Task requirements >>
Reproduce only the lines of the material below that start at the line containing "const loops = [[...rim].reverse(), ...mouths];" and stop at the line containing "obj.data.transform(obj.matrix_world)". Keep both end lines.

++++++++

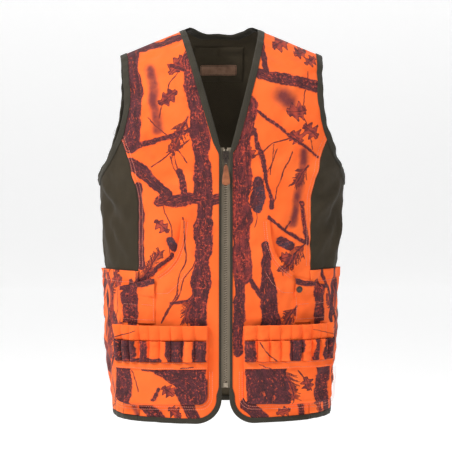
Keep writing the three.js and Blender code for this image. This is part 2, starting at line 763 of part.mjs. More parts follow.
// ---- Hand pockets: welt, inner bag, outer pocket piece and snapped mouth edge ----
pair(
  "hand_pocket_welt",
  strip(mouthPath, -1, () => [
    [-WELT / 2, CLOTH + GAP],
    [WELT / 2, CLOTH + GAP],
    [WELT / 2, CLOTH + GAP + 1],
    [-WELT / 2, CLOTH + GAP + 1],
  ]),
);
const bagX0 = 70 * kx;
const bagX1 = 141 * kx; // clear of the side panel as the front opens
const bagLow = 188 * kz;
const bagHigh = 385 * kz;
const near = -0.9;
// A pouch open at the top: a trough section swept upward, its floor raised at the foot of the pouch
const pouchXs = steps(bagX0, bagX1, 6);
const pouchRings = [
  [bagLow, near - 0.4],
  [bagLow + 1.2, near - 0.4],
  ...steps(bagLow + 1.3, bagHigh, 6).map((z) => [z, -BAG_DEEP]),
].map(([z, bottom]) => {
  const spot = (x, d) => lift(...at(x, z, false), d);
  const inner = pouchXs.map((x, k) => spot(x + (k === 0 ? 1 : k === 6 ? -1 : 0), bottom));
  const under = pouchXs.map((x) => spot(x, -BAG_DEEP - 1));
  const start = [spot(bagX0, near), spot(bagX0 + 1, near)];
  const end = [spot(bagX1 - 1, near), spot(bagX1, near)];
  return [...start, ...inner, ...end, ...under.reverse()];
});
const pouchFaces = [[0, 17, 1], [1, 17, 2], [8, 11, 9], [9, 11, 10]];
for (let k = 0; k < 6; k++) pouchFaces.push([2 + k, 17 - k, 16 - k], [2 + k, 16 - k, 3 + k]);
pair("hand_pocket_bag", skin(pouchRings, { loops: [steps(17, 0, 17)], faces: pouchFaces }));
const patchX0 = 127 * kx;
const patchX1 = 186 * kx;
const flapLow = 233 * kz;
const flapHigh = (x) => mix(266, 251, (x - patchX0) / (patchX1 - patchX0)) * kz;
const patchOut = (t, h) => mix(CLOTH + GAP, FLAP_OUT, smooth((h - CARGO_TOP_Z - 3) / (flapLow - CARGO_TOP_Z - 3)));
pair(
  "side_patch",
  sheet(
    steps(patchX0, patchX1, 7),
    steps(CARGO_TOP_Z + 3, flapLow - 0.5, 3),
    (x, z) => at(x, z, false),
    patchOut,
    (t, h) => patchOut(t, h) + 1,
  ),
);
const flap = sheet(
  steps(patchX0, patchX1, 7),
  steps(0, 1, 2),
  (x, v) => at(x, mix(flapLow, flapHigh(x), v), false),
  flat(FLAP_OUT),
  flat(FLAP_OUT + 1),
);
// The snap stands on the body's normal at its own spot
const [snapT, snapH] = at(SNAP_X * kx, SNAP_Z * kz, false);
const snapTurn = new THREE.Quaternion().setFromUnitVectors(new THREE.Vector3(0, 1, 0), frameAt(snapT, snapH).n);
function onSnap(g) {
  g.applyQuaternion(snapTurn);
  const spot = surface(snapT, snapH);
  return g.translate(spot.x, spot.y, spot.z);
}
const disc = (points) => bare(new THREE.LatheGeometry(points.map(([r, d]) => new THREE.Vector2(r, d)), 20));
const snapHole = onSnap(disc([[0, FLAP_OUT - 3], [2.7, FLAP_OUT - 3], [2.7, FLAP_OUT + 4], [0, FLAP_OUT + 4]]));
pair("pocket_mouth_edge", cut(flap, [snapHole]));
add(
  "snap_stud",
  onSnap(
    disc([
      [0, CLOTH + GAP],
      [5.2, CLOTH + GAP],
      [5.2, CLOTH + GAP + 0.5],
      [1.9, CLOTH + GAP + 0.6],
      [2.1, CLOTH + 2.6],
      [0, CLOTH + 2.9],
    ]),
  ),
);
add(
  "snap_socket",
  onSnap(
    disc([
      [2.6, CLOTH + 1.5],
      [4.8, CLOTH + 1.5],
      [4.8, FLAP_OUT - 0.4],
      [2.6, FLAP_OUT - 0.4],
      [2.6, CLOTH + 1.5],
    ]),
  ),
);
add(
  "snap_cap",
  onSnap(
    disc([
      [0, FLAP_OUT - 0.6], [2.2, FLAP_OUT - 0.6], [2.2, FLAP_OUT + 1.4], [6.2, FLAP_OUT + 1.4],
      [6.2, FLAP_OUT + 1.9], [5, FLAP_OUT + 2.7], [2.6, FLAP_OUT + 3.1], [0, FLAP_OUT + 3.2],
    ]),
  ),
);

// ---- Cargo pockets with cartridge loops ----
const cargoEdge = (z) => {
  const rise = z - CARGO_BOTTOM_Z;
  if (rise >= CARGO_CORNER) return CARGO_IN_X;
  return CARGO_IN_X + CARGO_CORNER - Math.sqrt(CARGO_CORNER ** 2 - (CARGO_CORNER - rise) ** 2);
};
const cargoA = turn(CARGO_IN_X, 0.5 * CARGO_TOP_Z, false);
const cargoB = turn(CARGO_OUT_X, 0.5 * CARGO_TOP_Z, false);
const cargoOut = (t, h) =>
  CLOTH + CARGO_NEAR + CARGO_FAR * smooth((t - cargoA) / (cargoB - cargoA)) +
  CARGO_GAPE * Math.max(0, (h - LOOP_TOP_Z) / (CARGO_TOP_Z - LOOP_TOP_Z));
const cargoSides = [85, 120, LOOP_TOP_Z, CARGO_TOP_Z];
const cargoRows = [0, 1, 4, 9, CARGO_CORNER].map((k) => CARGO_BOTTOM_Z + k).concat(cargoSides);
pair(
  "cargo_pocket",
  sheet(
    steps(0, 1, 16),
    cargoRows,
    (u, h) => [mix(turn(cargoEdge(h), h, false), turn(CARGO_OUT_X, h, false), u), h],
    cargoOut,
    (t, h) => cargoOut(t, h) + CARGO_T,
  ),
);
const gussetPath = [
  ...cargoSides.map((z) => at(CARGO_IN_X, z, false)).reverse(),
  at(CARGO_IN_X, CARGO_BOTTOM_Z + CARGO_CORNER, false),
  ...steps(15, 90, 5).map((deg) => {
    const a = (deg * Math.PI) / 180;
    const x = CARGO_IN_X + CARGO_CORNER * (1 - Math.cos(a));
    return at(x, CARGO_BOTTOM_Z + CARGO_CORNER * (1 - Math.sin(a)), false);
  }),
  ...steps(CARGO_IN_X + CARGO_CORNER, CARGO_OUT_X - 10, 10).slice(1).map((x) => at(x, CARGO_BOTTOM_Z, false)),
  ...steps(30, 90, 2).map((deg) => {
    const a = (deg * Math.PI) / 180;
    return at(CARGO_OUT_X - 10 + 10 * Math.sin(a), CARGO_BOTTOM_Z + 10 * (1 - Math.cos(a)), false);
  }),
  ...cargoSides.map((z) => at(CARGO_OUT_X, z, false)),
];
pair(
  "cargo_gusset",
  strip(gussetPath, -1, (t, h) => [
    [0.3, CLOTH + GAP],
    [1.5, CLOTH + GAP],
    [1.5, cargoOut(t, h) - 0.6],
    [0.3, cargoOut(t, h) - 0.6],
  ]),
);
const onCargo = (t, h) => cargoOut(t, h) + CARGO_T + 0.6;
const bandSheet = (z0, z1, thick) =>
  sheet(
    steps(cargoA, cargoB, 18),
    [z0, z1],
    (t, h) => [mix(turn(CARGO_IN_X, h, false), turn(CARGO_OUT_X, h, false), (t - cargoA) / (cargoB - cargoA)), h],
    onCargo,
    (t, h) => onCargo(t, h) + thick,
  );
pair("cargo_hem", bandSheet(LOOP_TOP_Z + 1.5, CARGO_TOP_Z, 1.4));
pair("loop_base", bandSheet(LOOP_BOTTOM_Z - 15, LOOP_BOTTOM_Z - 1.5, 1));

// Distance along the outside of the pocket, to space the loops evenly
const loopMid = (LOOP_BOTTOM_Z + LOOP_TOP_Z) / 2;
const loopRun = [[0, cargoA]];
for (const t of steps(cargoA, cargoB, 200).slice(1)) {
  const [s0, t0] = loopRun[loopRun.length - 1];
  const a = lift(t0, loopMid, onCargo(t0, loopMid));
  loopRun.push([s0 + a.distanceTo(lift(t, loopMid, onCargo(t, loopMid))), t]);
}
const loopTotal = loopRun[loopRun.length - 1][0];
const pitch = loopTotal / LOOPS;
// Section of the band: a backing with an arch over each loop, in [distance, height]
const section = [];
const faces = [];
const rim = [];
const low = [];
const mouths = [];
const point = (x, y) => section.push([x, y]) - 1;
let lastTop = point(0.4, LOOP_T);
let lastLow = point(0.4, 0);
rim.push(lastLow, lastTop);
for (let i = 0; i < LOOPS; i++) {
  const mid = (i + 0.5) * pitch;
  const wide = 0.5 * pitch - 1;
  const bow = (w, rise, lift0) =>
    steps(0, Math.PI, 8).map((a) => point(mid - w * Math.cos(a), LOOP_T + lift0 + rise * Math.sin(a) ** 0.8));
  const over = bow(wide, LOOP_RISE + LOOP_T, 0);
  const under = bow(wide - LOOP_T, LOOP_RISE - 0.2, 0.2);
  const floor = point(mid, LOOP_T + 0.2);
  const [b0, b1, b2] = [mid - wide, mid, mid + wide].map((x) => point(x, 0));
  faces.push([lastTop, lastLow, b0], [lastTop, b0, over[0]]);
  for (let k = 0; k < 8; k++) {
    faces.push([over[k], under[k], under[k + 1]], [over[k], under[k + 1], over[k + 1]]);
  }
  faces.push([over[0], b0, under[0]], [under[0], b0, b1], [under[0], b1, floor]);
  faces.push([floor, b1, b2], [floor, b2, under[8]], [under[8], b2, over[8]]);
  rim.push(...over);
  low.unshift(b2, b1, b0);
  mouths.push([...under, floor]);
  lastTop = over[8];
  lastLow = b2;
}
const endTop = point(loopTotal - 0.4, LOOP_T);
const endLow = point(loopTotal - 0.4, 0);
faces.push([lastTop, lastLow, endLow], [lastTop, endLow, endTop]);
rim.push(endTop, endLow, ...low);
const loopRings = [LOOP_BOTTOM_Z, LOOP_TOP_Z].map((z) =>
  section.map(([x, y]) => {
    const t = along(loopRun, x);
    return lift(t, z, onCargo(t, z) + y);
  }),
);
const loops = [[...rim].reverse(), ...mouths];
pair("loop_band", skin(loopRings, { loops, faces }));

export default group;
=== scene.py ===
import math

import bmesh
import bpy
import numpy as np
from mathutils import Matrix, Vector


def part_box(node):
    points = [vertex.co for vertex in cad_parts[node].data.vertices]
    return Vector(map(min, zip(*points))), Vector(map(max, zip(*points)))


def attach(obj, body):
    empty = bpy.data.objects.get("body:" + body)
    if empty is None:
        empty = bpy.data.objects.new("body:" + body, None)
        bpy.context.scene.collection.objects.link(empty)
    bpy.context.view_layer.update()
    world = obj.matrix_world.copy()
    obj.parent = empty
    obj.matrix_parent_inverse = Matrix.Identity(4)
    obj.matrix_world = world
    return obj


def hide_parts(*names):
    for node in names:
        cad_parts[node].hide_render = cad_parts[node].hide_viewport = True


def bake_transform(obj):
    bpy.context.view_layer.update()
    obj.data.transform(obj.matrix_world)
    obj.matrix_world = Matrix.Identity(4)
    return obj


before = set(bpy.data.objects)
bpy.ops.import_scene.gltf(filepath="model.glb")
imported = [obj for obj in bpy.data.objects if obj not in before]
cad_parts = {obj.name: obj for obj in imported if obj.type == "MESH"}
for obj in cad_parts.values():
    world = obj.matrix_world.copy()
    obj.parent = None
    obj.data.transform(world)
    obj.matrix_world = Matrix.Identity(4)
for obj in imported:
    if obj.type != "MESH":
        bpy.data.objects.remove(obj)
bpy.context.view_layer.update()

# ---- Front panels -------------------------------------------------------------------------
# Brushed polyester printed with branches on blaze orange, lined with plain olive cloth. Each is
# cut in one piece from the hem to the shoulder seam, and sewn to its binding, side panel and back.
LENGTH, SQUARE = 0.72, 2.3
START, ARC = 0.6944 * LENGTH, 0.39 * LENGTH
TOP = START + ARC
ARMPIT = 0.615 * LENGTH
HEM = 0.0012
V_BOTTOM = 0.69 * LENGTH
CORNER, ZIP_X = 0.045, 0.0084
CLOTH = 0.0016


def smooth(k):
    k = np.clip(k, 0, 1)
    return k * k * (3 - 2 * k)


def mix(a, b, k):
    return a + (b - a) * k


def eased(points, step=0.001, soft=0.018):
    """A polyline of (x, y) points with its corners eased, as two arrays for np.interp."""
    xs = np.arange(points[0][0] - 0.1, points[-1][0] + 0.1, step)
    ys = np.interp(xs, *zip(*points))
    k = np.exp(-((np.arange(-60, 61) * step / soft) ** 2))
    return xs, np.convolve(np.pad(ys, 60, mode="edge"), k / k.sum(), "valid")


def rounding(corner, near):
    """How far a rounded corner draws in, at a distance from the edge that it ends in."""
    return corner - np.sqrt(np.maximum(0, corner**2 - (corner - np.minimum(corner, near)) ** 2))


# half the body's width, and the side seam's distance from the middle, each against height
WIDTHS = eased(
    [
        (0, 0.202), (0.05, 0.2059), (0.135, 0.214), (0.221, 0.2149), (0.297, 0.218), (0.385, 0.2241),
        (ARMPIT, 0.23),
    ]
)
SEAM = eased(
    [(0, 0.157), (0.41, 0.157), (0.436, 0.162), (0.489, 0.175), (0.53, 0.193), (0.56, 0.208)], soft=0.01
)


def half_width(h):
    return np.interp(h, *WIDTHS)


def half_depth(h):
    return mix(0.125, 0.133, np.minimum(1, h / START))


def ridge(x):
    return LENGTH - 0.43 * (np.hypot(x, 0.04) - math.hypot(0.069, 0.04))


def lean_angle(h):
    return np.clip((h - START) / ARC, 0, None) * np.pi / 2


def surf(t, h):
    """The body: t is the angle round it from the centre front, h the height along the cloth."""
    s, c, f = np.sin(t), np.cos(t), lean_angle(h)
    x = half_width(h) * np.sign(s) * np.abs(s) ** (2 / SQUARE)
    y = -half_depth(h) * np.sign(c) * np.abs(c) ** (2 / SQUARE) * np.cos(f)
    z = np.where(f > 0, START + (ridge(x) - START) * np.sin(f), h) - LENGTH
    return np.stack([x, y, z], -1)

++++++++

Output for this exercise >>
const loops = [[...rim].reverse(), ...mouths];
pair("loop_band", skin(loopRings, { loops, faces }));

export default group;
=== scene.py ===
import math

import bmesh
import bpy
import numpy as np
from mathutils import Matrix, Vector


def part_box(node):
    points = [vertex.co for vertex in cad_parts[node].data.vertices]
    return Vector(map(min, zip(*points))), Vector(map(max, zip(*points)))


def attach(obj, body):
    empty = bpy.data.objects.get("body:" + body)
    if empty is None:
        empty = bpy.data.objects.new("body:" + body, None)
        bpy.context.scene.collection.objects.link(empty)
    bpy.context.view_layer.update()
    world = obj.matrix_world.copy()
    obj.parent = empty
    obj.matrix_parent_inverse = Matrix.Identity(4)
    obj.matrix_world = world
    return obj


def hide_parts(*names):
    for node in names:
        cad_parts[node].hide_render = cad_parts[node].hide_viewport = True


def bake_transform(obj):
    bpy.context.view_layer.update()
    obj.data.transform(obj.matrix_world)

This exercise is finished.